New York AIDS Film Festival founder Suzanne Engo has redefined “HIV screening.” The obsessive 25-year-old filmmaker, who started out shooting starry promos for the likes of Alicia Keys, now directs the second annual fest, which will show 20 documentaries, shorts and features from September 17–23. “Activists should exploit film,” says Engo, a Cameroonian who studied cinema at New York University. “What better way to reach millions worldwide?”

At press time, Engo was combing through nearly 100 submissions, from Holland to South Africa, for an expected audience of 3,000. Last year, she mixed the 1985 AIDS telefilm An Early Frost with 2002’s Oscar winner The Hours and smaller works by openly positive directors. One winner, Travis, a 1997 film by late HIVer Richard Kotuk, follows a 6-year-old Bronx HIVer over three years.

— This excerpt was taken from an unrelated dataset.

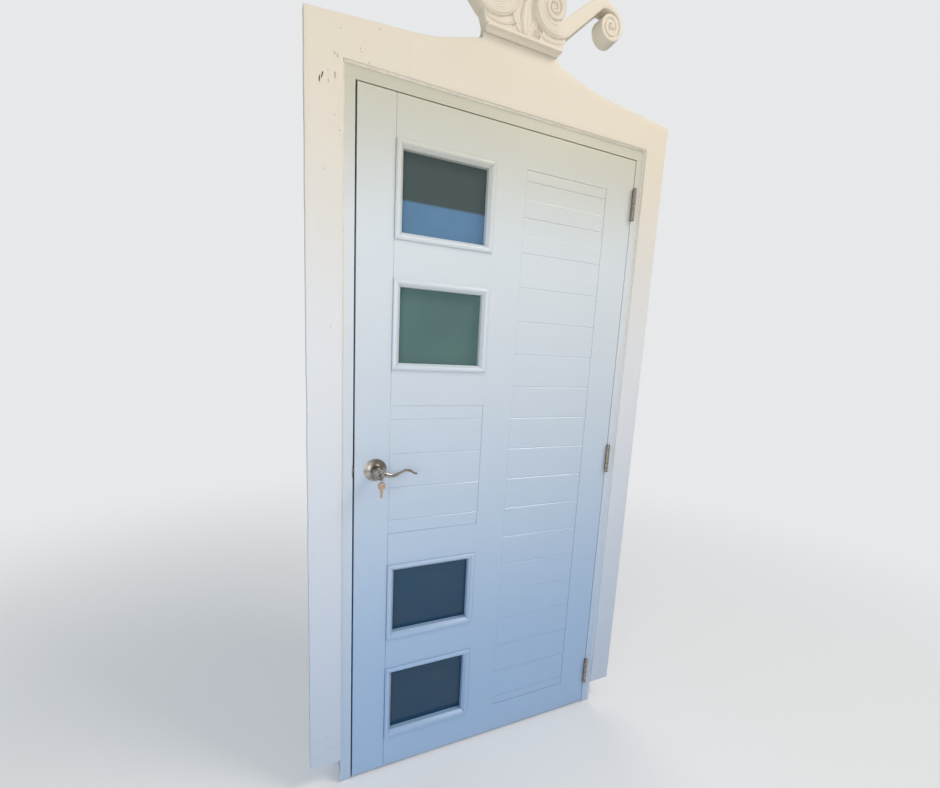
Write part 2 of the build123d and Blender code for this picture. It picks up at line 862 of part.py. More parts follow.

“My mom was constantly involved with AIDS orphans, which made me aware at a young age,” Engo says. This year’s festival benefits Africa Action, which sends AIDS orphans to school, and FilmAid International, which exports big films and HIV info to refugee camps. “I’m sure that there are movies that film-savvy folks would prefer,” she adds, “but I’m more interested in people coming to be entertained and to learn something.” Now, that’s edutainment.